When your team has fully moved to the new tool, stop the sync and decommission the old one.
This eliminates the most common data migration failure: the gap between "migration done" and "everyone actually using the new tool." Instead of a hard cutover that forces your team to switch overnight, you get a gradual transition where both systems stay current.
With Oneprofile, the migration and the ongoing sync are the same configuration. The backfill that migrated your data keeps running on a schedule. Property-level change tracking ensures only fields that actually changed get updated. When a sync fails, the record lands in the dead letter queue instead of disappearing. No second tool, no re-mapping, no new configuration. The data migration process becomes an ongoing data sync by changing one setting: the schedule.
How long does the data migration process take between SaaS tools?
The transfer itself takes minutes for most SaaS datasets (under 100,000 records). The full data migration process including audit, field mapping, test batch, and validation takes one to three days.
Do I need a data engineer to migrate data between tools?

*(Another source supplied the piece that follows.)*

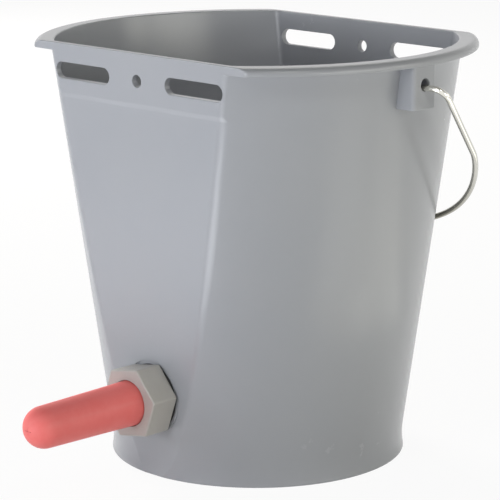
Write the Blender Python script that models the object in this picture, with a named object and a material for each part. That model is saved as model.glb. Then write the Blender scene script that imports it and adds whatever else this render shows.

No. SaaS tool migrations involve mapping fields between two APIs with well-defined schemas. A sync tool with visual field mapping handles it without code, scripts, or staging environments.
What is the most common data migration mistake?
Skipping the test batch. Teams run the full migration without testing on 50 records first, then discover field mapping errors across every record. A 30-minute test prevents days of cleanup.
Can I keep both tools running during the migration?
Yes. Run the initial backfill while both tools stay live. Enable incremental sync to keep them aligned every 15 minutes. Cut over to the new tool when you have verified the data is complete.
How do I prevent duplicate records during migration?
Use a matching key like email for contacts or domain for companies. The sync tool checks if a record exists before creating a new one. Update or Create mode prevents duplicates on every run.